* Start RAW DATA *
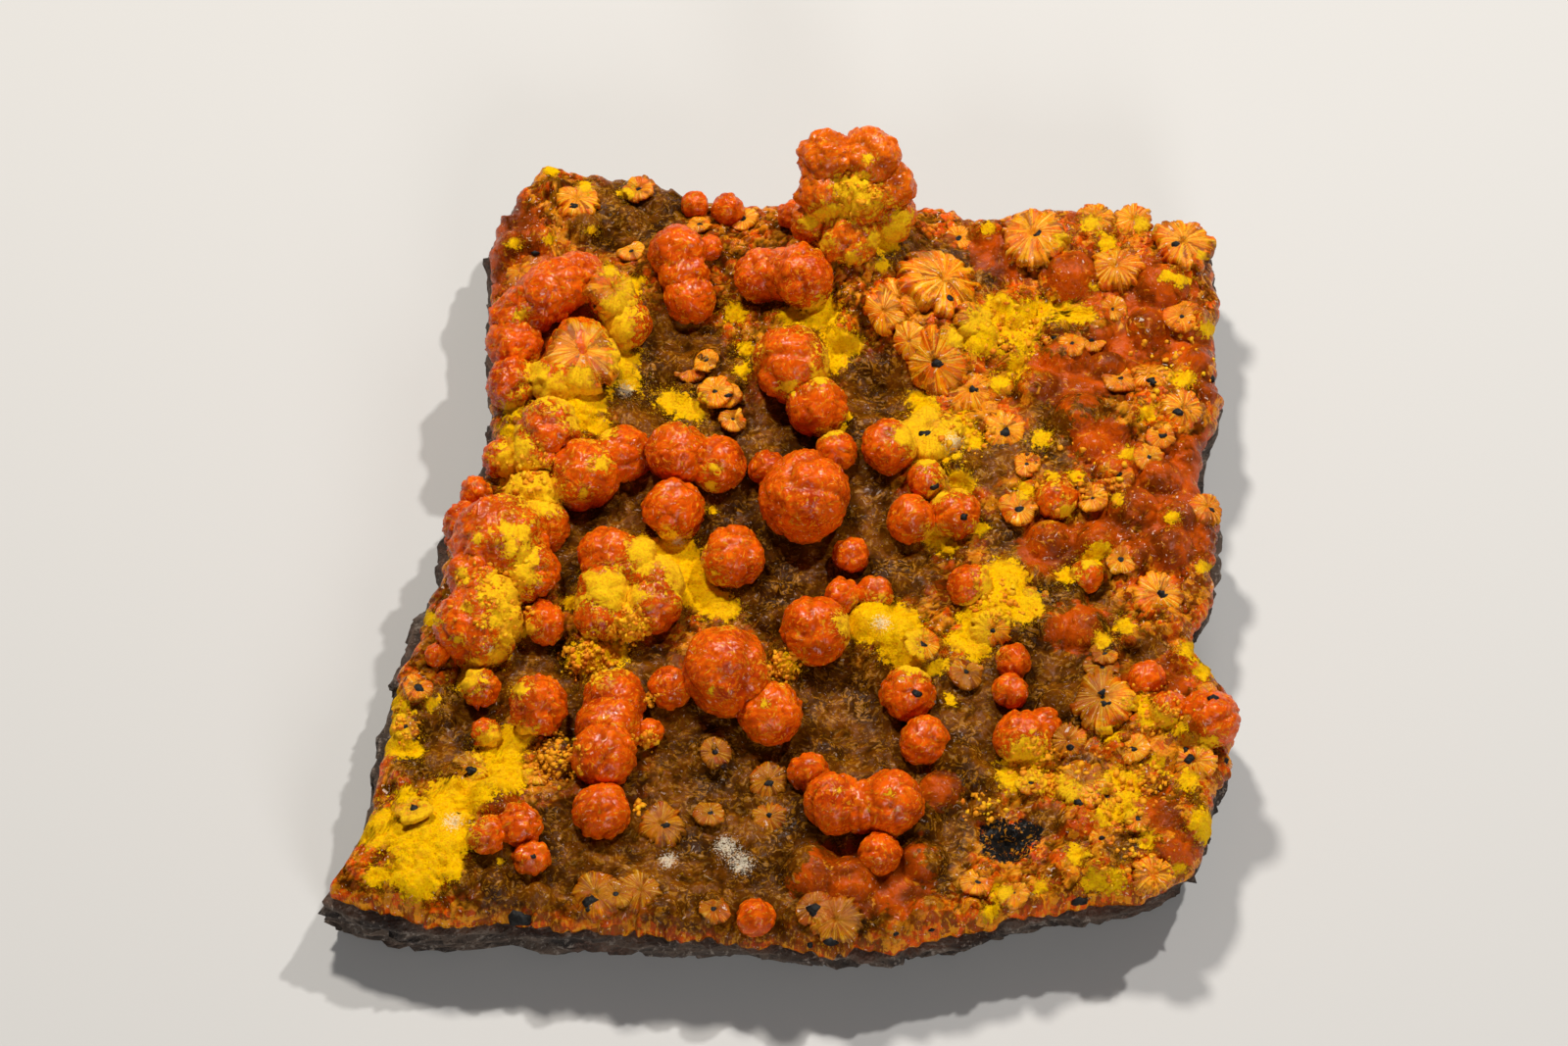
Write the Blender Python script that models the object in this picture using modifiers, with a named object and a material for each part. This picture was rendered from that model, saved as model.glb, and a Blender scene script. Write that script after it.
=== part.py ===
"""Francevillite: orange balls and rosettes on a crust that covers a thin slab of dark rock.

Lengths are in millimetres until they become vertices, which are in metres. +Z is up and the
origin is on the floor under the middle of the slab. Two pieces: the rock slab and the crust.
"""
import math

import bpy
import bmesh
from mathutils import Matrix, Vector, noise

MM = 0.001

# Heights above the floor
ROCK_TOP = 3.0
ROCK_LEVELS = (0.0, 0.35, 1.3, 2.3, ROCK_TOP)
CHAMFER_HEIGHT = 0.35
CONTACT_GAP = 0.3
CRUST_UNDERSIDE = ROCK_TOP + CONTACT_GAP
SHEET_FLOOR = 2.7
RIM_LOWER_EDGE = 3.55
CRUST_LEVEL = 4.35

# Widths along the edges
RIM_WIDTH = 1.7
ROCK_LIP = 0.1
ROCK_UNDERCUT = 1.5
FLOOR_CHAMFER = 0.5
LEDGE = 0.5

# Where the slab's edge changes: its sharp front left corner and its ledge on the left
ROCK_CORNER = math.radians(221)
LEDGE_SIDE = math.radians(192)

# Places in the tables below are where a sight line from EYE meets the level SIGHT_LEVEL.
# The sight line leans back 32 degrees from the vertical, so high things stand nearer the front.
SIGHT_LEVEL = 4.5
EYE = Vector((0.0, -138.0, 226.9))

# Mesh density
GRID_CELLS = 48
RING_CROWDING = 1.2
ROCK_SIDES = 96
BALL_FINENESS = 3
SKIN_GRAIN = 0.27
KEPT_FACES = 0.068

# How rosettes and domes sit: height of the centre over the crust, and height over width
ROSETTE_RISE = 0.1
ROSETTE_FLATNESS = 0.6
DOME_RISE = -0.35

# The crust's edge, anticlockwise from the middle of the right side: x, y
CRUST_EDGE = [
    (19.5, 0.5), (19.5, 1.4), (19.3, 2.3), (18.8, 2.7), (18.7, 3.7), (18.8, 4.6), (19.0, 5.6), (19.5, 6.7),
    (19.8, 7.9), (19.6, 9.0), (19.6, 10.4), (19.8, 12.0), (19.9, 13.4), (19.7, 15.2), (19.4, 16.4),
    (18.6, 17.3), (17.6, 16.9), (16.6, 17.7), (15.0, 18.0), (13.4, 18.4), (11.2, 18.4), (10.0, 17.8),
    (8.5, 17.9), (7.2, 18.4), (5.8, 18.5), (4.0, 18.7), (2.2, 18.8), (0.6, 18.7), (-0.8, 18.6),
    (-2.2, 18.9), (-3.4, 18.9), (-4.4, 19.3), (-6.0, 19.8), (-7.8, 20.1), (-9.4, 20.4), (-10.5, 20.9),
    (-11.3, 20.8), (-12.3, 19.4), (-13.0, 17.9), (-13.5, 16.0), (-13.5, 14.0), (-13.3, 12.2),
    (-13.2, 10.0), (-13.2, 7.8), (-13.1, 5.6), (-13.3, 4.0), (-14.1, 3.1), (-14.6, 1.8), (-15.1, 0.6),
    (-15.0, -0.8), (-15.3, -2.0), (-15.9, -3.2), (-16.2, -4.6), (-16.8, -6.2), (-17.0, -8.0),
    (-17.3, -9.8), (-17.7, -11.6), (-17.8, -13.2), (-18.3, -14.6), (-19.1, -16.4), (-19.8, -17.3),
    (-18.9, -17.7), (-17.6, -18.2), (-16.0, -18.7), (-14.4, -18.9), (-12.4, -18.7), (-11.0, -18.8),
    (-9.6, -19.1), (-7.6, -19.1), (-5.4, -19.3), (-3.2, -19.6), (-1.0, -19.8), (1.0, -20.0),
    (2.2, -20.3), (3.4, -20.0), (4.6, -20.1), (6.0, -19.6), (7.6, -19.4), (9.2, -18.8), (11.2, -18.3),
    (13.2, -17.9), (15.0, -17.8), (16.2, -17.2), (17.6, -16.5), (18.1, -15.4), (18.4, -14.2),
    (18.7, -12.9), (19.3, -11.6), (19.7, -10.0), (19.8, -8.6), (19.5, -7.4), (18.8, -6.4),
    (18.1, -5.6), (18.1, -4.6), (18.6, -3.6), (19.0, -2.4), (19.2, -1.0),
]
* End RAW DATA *
[WORK REQUIRED]:
Write out the whole listing again. Match it word for word.

[EXERCISE ANSWER]:
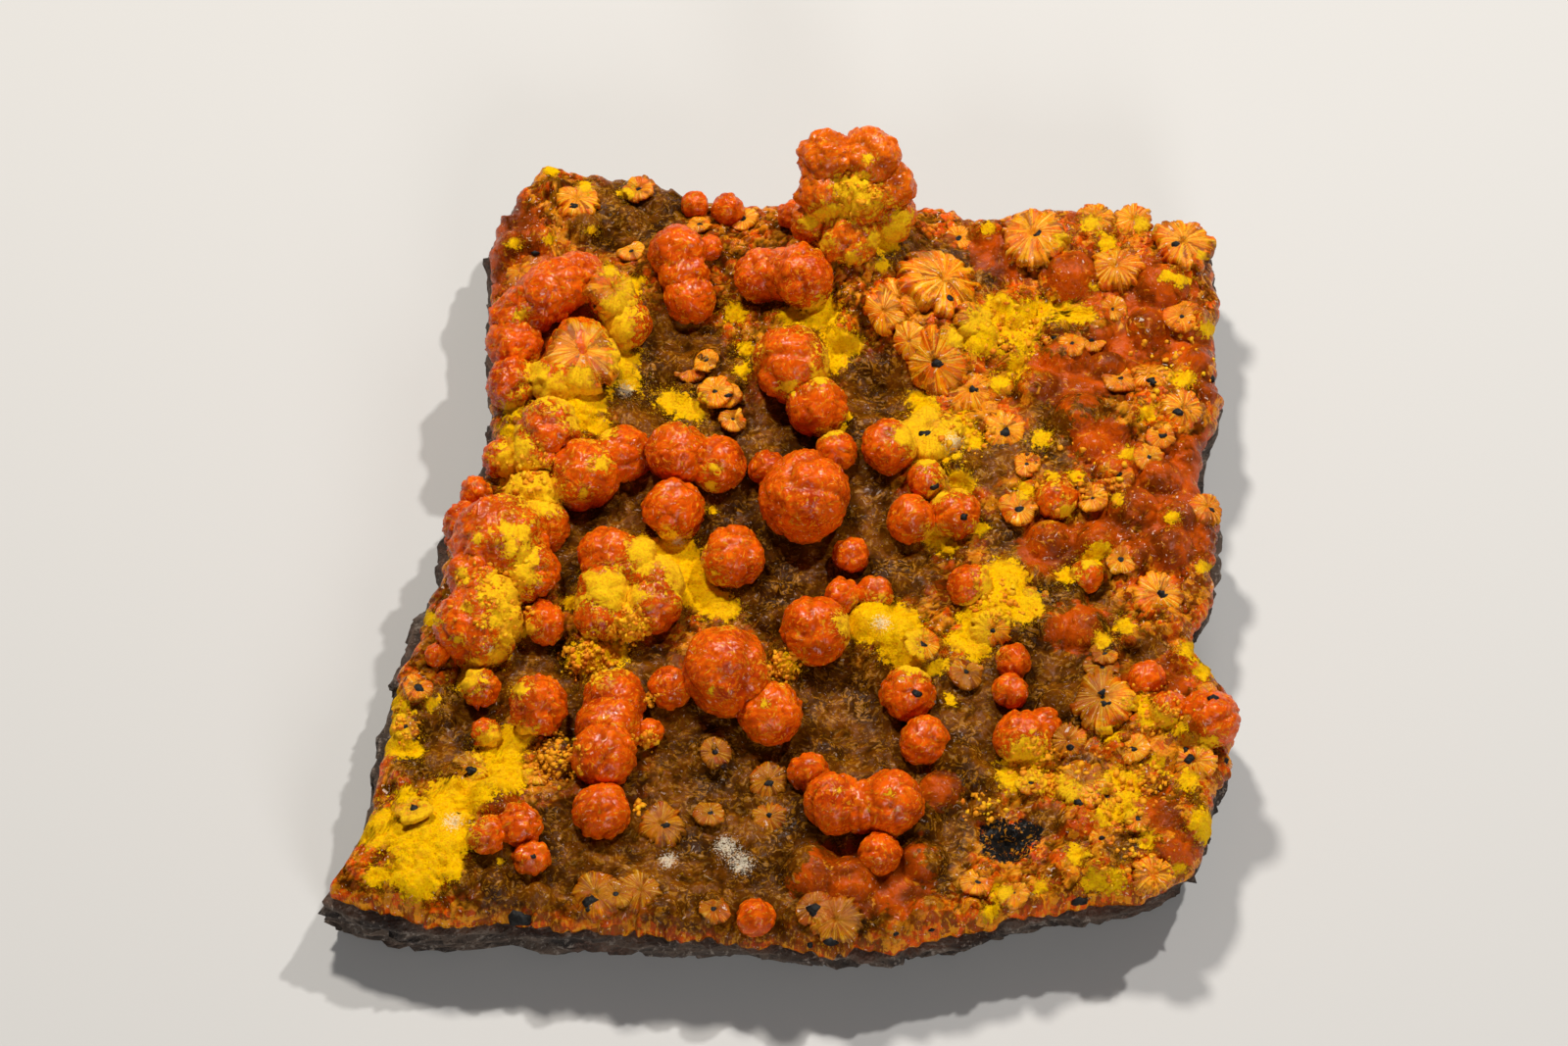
Write the Blender Python script that models the object in this picture using modifiers, with a named object and a material for each part. This picture was rendered from that model, saved as model.glb, and a Blender scene script. Write that script after it.
=== part.py ===
"""Francevillite: orange balls and rosettes on a crust that covers a thin slab of dark rock.

Lengths are in millimetres until they become vertices, which are in metres. +Z is up and the
origin is on the floor under the middle of the slab. Two pieces: the rock slab and the crust.
"""
import math

import bpy
import bmesh
from mathutils import Matrix, Vector, noise

MM = 0.001

# Heights above the floor
ROCK_TOP = 3.0
ROCK_LEVELS = (0.0, 0.35, 1.3, 2.3, ROCK_TOP)
CHAMFER_HEIGHT = 0.35
CONTACT_GAP = 0.3
CRUST_UNDERSIDE = ROCK_TOP + CONTACT_GAP
SHEET_FLOOR = 2.7
RIM_LOWER_EDGE = 3.55
CRUST_LEVEL = 4.35

# Widths along the edges
RIM_WIDTH = 1.7
ROCK_LIP = 0.1
ROCK_UNDERCUT = 1.5
FLOOR_CHAMFER = 0.5
LEDGE = 0.5

# Where the slab's edge changes: its sharp front left corner and its ledge on the left
ROCK_CORNER = math.radians(221)
LEDGE_SIDE = math.radians(192)

# Places in the tables below are where a sight line from EYE meets the level SIGHT_LEVEL.
# The sight line leans back 32 degrees from the vertical, so high things stand nearer the front.
SIGHT_LEVEL = 4.5
EYE = Vector((0.0, -138.0, 226.9))

# Mesh density
GRID_CELLS = 48
RING_CROWDING = 1.2
ROCK_SIDES = 96
BALL_FINENESS = 3
SKIN_GRAIN = 0.27
KEPT_FACES = 0.068

# How rosettes and domes sit: height of the centre over the crust, and height over width
ROSETTE_RISE = 0.1
ROSETTE_FLATNESS = 0.6
DOME_RISE = -0.35

# The crust's edge, anticlockwise from the middle of the right side: x, y
CRUST_EDGE = [
    (19.5, 0.5), (19.5, 1.4), (19.3, 2.3), (18.8, 2.7), (18.7, 3.7), (18.8, 4.6), (19.0, 5.6), (19.5, 6.7),
    (19.8, 7.9), (19.6, 9.0), (19.6, 10.4), (19.8, 12.0), (19.9, 13.4), (19.7, 15.2), (19.4, 16.4),
    (18.6, 17.3), (17.6, 16.9), (16.6, 17.7), (15.0, 18.0), (13.4, 18.4), (11.2, 18.4), (10.0, 17.8),
    (8.5, 17.9), (7.2, 18.4), (5.8, 18.5), (4.0, 18.7), (2.2, 18.8), (0.6, 18.7), (-0.8, 18.6),
    (-2.2, 18.9), (-3.4, 18.9), (-4.4, 19.3), (-6.0, 19.8), (-7.8, 20.1), (-9.4, 20.4), (-10.5, 20.9),
    (-11.3, 20.8), (-12.3, 19.4), (-13.0, 17.9), (-13.5, 16.0), (-13.5, 14.0), (-13.3, 12.2),
    (-13.2, 10.0), (-13.2, 7.8), (-13.1, 5.6), (-13.3, 4.0), (-14.1, 3.1), (-14.6, 1.8), (-15.1, 0.6),
    (-15.0, -0.8), (-15.3, -2.0), (-15.9, -3.2), (-16.2, -4.6), (-16.8, -6.2), (-17.0, -8.0),
    (-17.3, -9.8), (-17.7, -11.6), (-17.8, -13.2), (-18.3, -14.6), (-19.1, -16.4), (-19.8, -17.3),
    (-18.9, -17.7), (-17.6, -18.2), (-16.0, -18.7), (-14.4, -18.9), (-12.4, -18.7), (-11.0, -18.8),
    (-9.6, -19.1), (-7.6, -19.1), (-5.4, -19.3), (-3.2, -19.6), (-1.0, -19.8), (1.0, -20.0),
    (2.2, -20.3), (3.4, -20.0), (4.6, -20.1), (6.0, -19.6), (7.6, -19.4), (9.2, -18.8), (11.2, -18.3),
    (13.2, -17.9), (15.0, -17.8), (16.2, -17.2), (17.6, -16.5), (18.1, -15.4), (18.4, -14.2),
    (18.7, -12.9), (19.3, -11.6), (19.7, -10.0), (19.8, -8.6), (19.5, -7.4), (18.8, -6.4),
    (18.1, -5.6), (18.1, -4.6), (18.6, -3.6), (19.0, -2.4), (19.2, -1.0),
]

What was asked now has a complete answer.